Interesting… we are looking at pictures of paintings of pictures
For me, I don’t really get blurry transparent edges with opaque interiors like the paintings, but the blurriness and “transparency” go through the whole of the object. Small objects don’t disappear in a haze - they exist, just without any form. And point lights don’t just appear as blurry point lights.

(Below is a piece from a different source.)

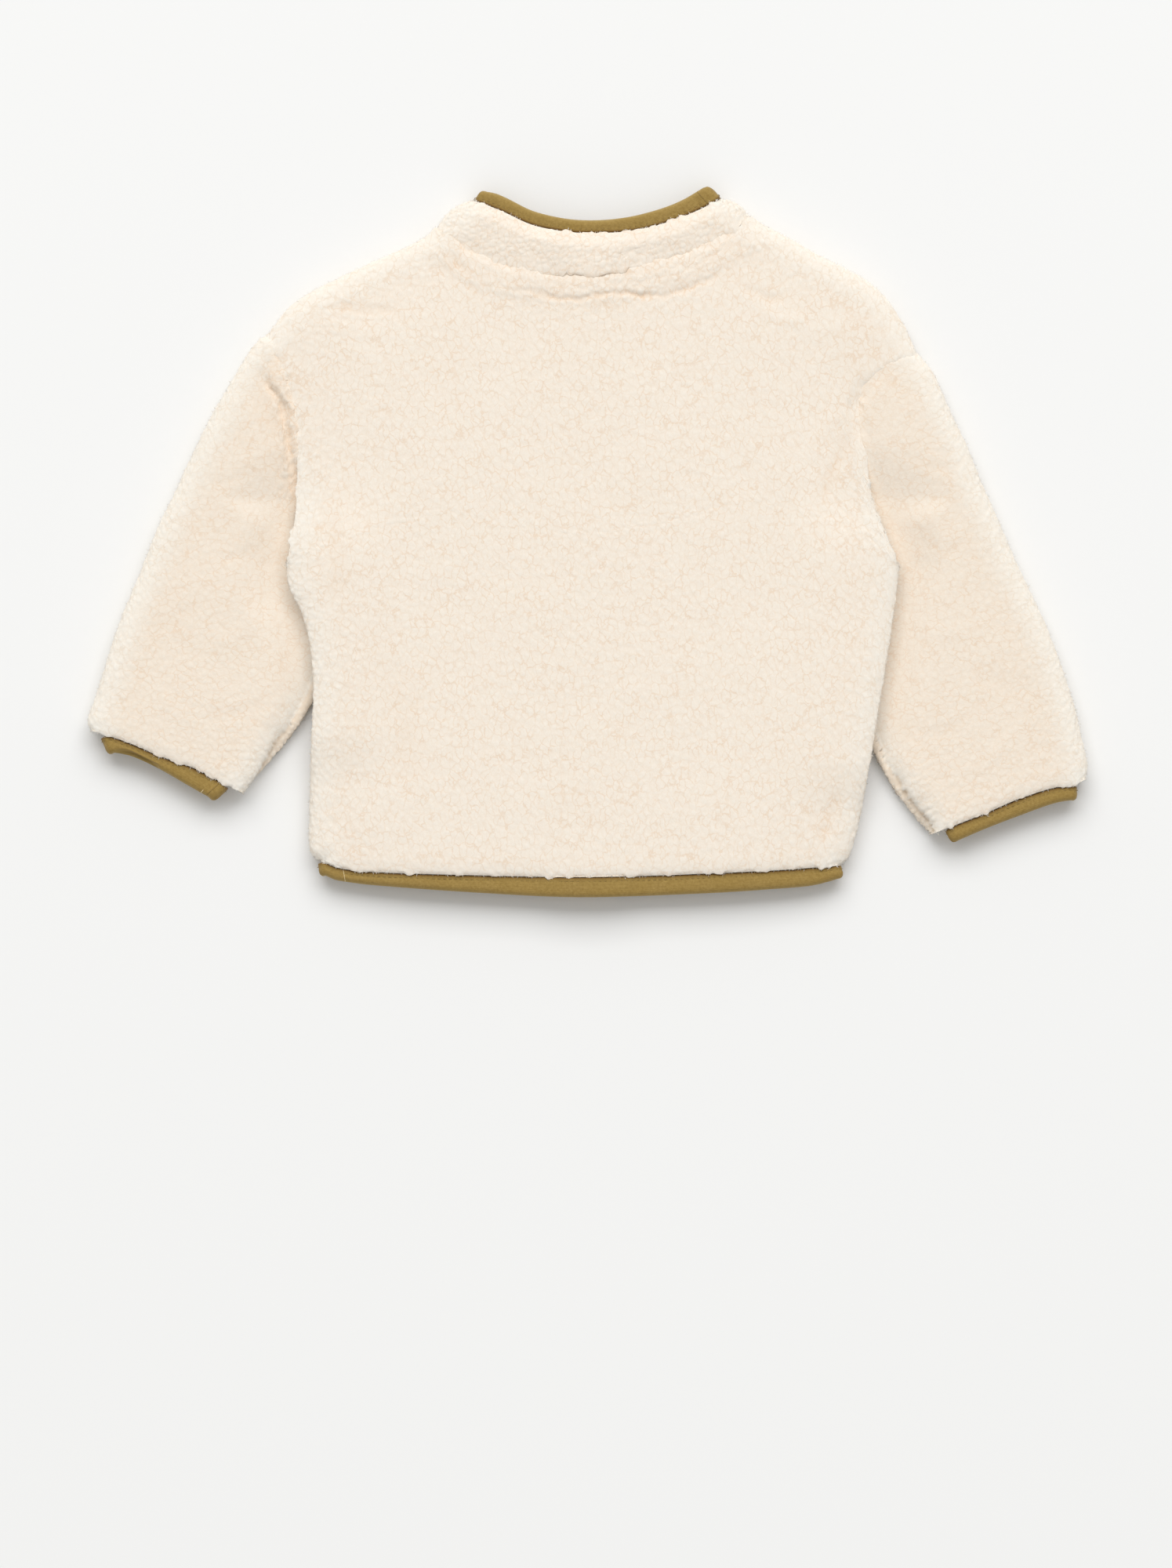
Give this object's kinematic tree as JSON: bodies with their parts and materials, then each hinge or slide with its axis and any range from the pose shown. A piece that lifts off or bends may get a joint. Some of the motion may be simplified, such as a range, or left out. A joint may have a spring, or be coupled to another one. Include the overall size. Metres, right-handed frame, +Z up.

For me they are multiple separate blurry points, their number increasing the more I open my eyes.
Accurate.
I didn’t know the rest of the world was dying to find out what I see every day just after I wake up.
Of course, I don’t go to sleep at the ocean or in the middle of traffic in the city, but, whatever.
Yeah, or like they’re based on blurry photographs - either way, it also seems to me there are definitely camera artifacts in there.
Yeah, I was trying to be charitable and wonder if there was an eye condition that replicated bokeh effects, but Occam’s Razor and all… It’s common to do paintings that use photographs as reference, but to try to pretend they represent human vision, when they don’t, is weird.
Well, it’s close enough to what I see without my glasses, so it’s cool to me.
“So, you’re the Myopic Mouldini Boys from Chicago, eh?”
Well, it’s blurry, that’s true. But “blurry image” especially “blurry photographic image” doesn’t equal “what people who wear glasses see without their glasses.”
As a man with coke bottles hanging from his face these are pretty spot on. I could quibble of details, but the main point is captured: everything is just a bunch of fuzzy blobs.
Oh come on, how many of us don’t already know what this looks like.